Mello Xavier prometeu, igualmente, alertar o Banco Mundial, enquanto instituição que supervisionou o concurso público internacional que o levou a pagar a fábrica na totalidade, antes de o Governo são-tomense decidir que, pela sua importância da fábrica, uma pequena parte das ações (10%) fosse reservada a cidadãos nacionais.

O empresário afirma que as declarações de Patrice Trovoada põem em causa o princípio da separação de poderes e lembra que, já em 2009, o juiz-presidente do Tribunal de Lemba (distrito onde está situada fábrica) também foi exonerado, por cumprir uma decisão judicial.

Lembra ainda que o processo resulta de um problema entre duas empresas angolanas e, na sequência, o Tribunal Marítimo de Luanda (TML) mandou penhorar as ações da sua empresa, a Ridux, na cervejeira Rosema, e não a totalidade da fábrica.

Por isso, considera estranho que sejam as autoridades são-tomenses a rejeitar insistentemente as ordens do TML e, mais recentemente, do Tribunal Supremo de Angola, de devolver a fábrica ao proprietário, depois de ultrapassadas as razões que levaram à penhora das ações.

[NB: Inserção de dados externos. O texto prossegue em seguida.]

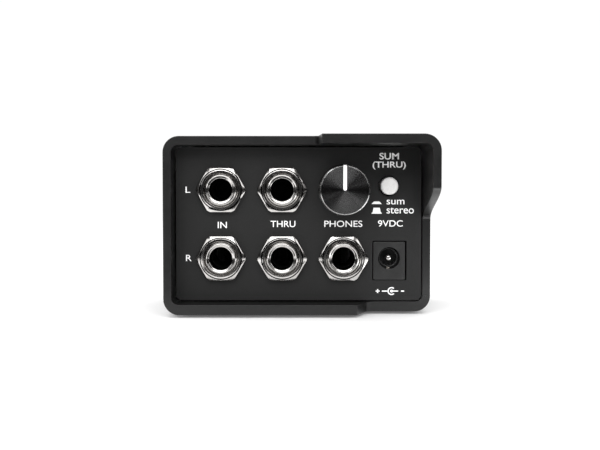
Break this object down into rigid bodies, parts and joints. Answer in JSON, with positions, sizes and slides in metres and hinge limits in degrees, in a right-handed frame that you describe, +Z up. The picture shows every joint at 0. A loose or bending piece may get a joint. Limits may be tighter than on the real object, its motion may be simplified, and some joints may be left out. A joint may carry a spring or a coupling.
{
  "type": "headphone amplifier",
  "caption": "Small stereo headphone amplifier: a hooded sleeve case around a recessed panel of quarter-inch sockets, volume knob, push button and DC inlet.",
  "frame": {"origin": "on the floor, under the centre of the bounding box", "axes": "+X to the right when facing the connector panel, which faces -Y; +Y to the rear; +Z up"},
  "size_m": [0.0756, 0.066, 0.0508],
  "materials": {
    "case_coat": "fine matt black powder coat on an aluminium extrusion",
    "panel_coat": "fine matt black powder coat on aluminium sheet, with white print",
    "bright_nickel": "bright nickel plate, lightly brushed",
    "black_anodised": "black anodised, spun",
    "black_steel": "black zinc",
    "plain_steel": "zinc plate",
    "spring_bronze": "satin",
    "black_plastic": "fine moulded",
    "white_plastic": "satin white",
    "foot_rubber": "matt",
    "circuit_board": "green solder mask on glass laminate"
  },
  "bodies": {
    "chassis": {"shell": "case_coat", "front_panel": "panel_coat", "rear_cover": "panel_coat", "rear_screw_1": "black_steel", "rear_screw_2": "black_steel", "rear_screw_3": "black_steel", "rear_screw_4": "black_steel", "foot_front_left": "foot_rubber", "foot_front_right": "foot_rubber", "foot_rear_left": "foot_rubber", "foot_rear_right": "foot_rubber", "lower_board": "circuit_board", "upper_board": "circuit_board", "board_connector": "black_plastic", "capacitor_1": "black_plastic", "capacitor_2": "black_plastic", "capacitor_3": "black_plastic", "capacitor_4": "black_plastic", "amplifier_chip": "black_plastic", "buffer_chip": "black_plastic", "regulator_chip": "black_plastic", "in_left_jack_body": "black_plastic", "in_left_jack_bushing": "bright_nickel", "in_left_jack_nut": "bright_nickel", "in_left_tip_spring": "spring_bronze", "in_right_jack_body": "black_plastic", "in_right_jack_bushing": "bright_nickel", "in_right_jack_nut": "bright_nickel", "in_right_tip_spring": "spring_bronze", "thru_left_jack_body": "black_plastic", "thru_left_jack_bushing": "bright_nickel", "thru_left_jack_nut": "bright_nickel", "thru_left_tip_spring": "spring_bronze", "thru_right_jack_body": "black_plastic", "thru_right_jack_bushing": "bright_nickel", "thru_right_jack_nut": "bright_nickel", "thru_right_tip_spring": "spring_bronze", "phones_jack_body": "black_plastic", "phones_jack_bushing": "bright_nickel", "phones_jack_nut": "bright_nickel", "phones_tip_spring": "spring_bronze", "pot_body": "plain_steel", "pot_nut": "plain_steel", "switch_body": "black_plastic", "dc_inlet_body": "black_plastic", "dc_inlet_pin": "bright_nickel", "dc_inlet_spring": "bright_nickel"},
    "volume_control": {"volume_knob": "black_anodised", "knob_set_screw": "plain_steel", "pot_shaft": "plain_steel"},
    "mode_button": {"button_cap": "white_plastic", "switch_plunger": "white_plastic"}
  },
  "joints": [
    {"name": "volume_turn", "type": "hinge", "parent": "chassis", "child": "volume_control", "pos_m": [0.0128, -0.009, 0.0358], "axis": [0, 1, 0], "range_deg": [-150, 150]},
    {"name": "button_press", "type": "slide", "parent": "chassis", "child": "mode_button", "axis": [0, 1, 0], "range_m": [0, 0.0022], "stiffness_N_per_m": 400, "springref_m": -0.002}
  ]
}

Xavier recorda igualmente que existe um Acordo de Promoção e Proteção Recíproca de Investimentos entre Angola e São Tomé e Príncipe, assinado em 1995.

Este documento, explica, "vem criar condições favoráveis para investimentos de nacionais ou sociedades de um Estado em território de outro, estimular as iniciativas privadas, incrementando o bem-estar entre os povos, além de intensificar a cooperação económica entre os dois Estados.

Com este instrumento, as partes “asseguram, no seu território, um tratamento justo e equitativo aos investimentos de nacionais ou sociedades de outra parte”. acrescenta.

O documento assegura que “os investimentos de nacionais e sociedades de uma das partes no território de outra parte não podem ser expropriados ou nacionalizados, a não ser por motivos de utilidade pública, mediante indemnizações, que deve ser paga sem demora”.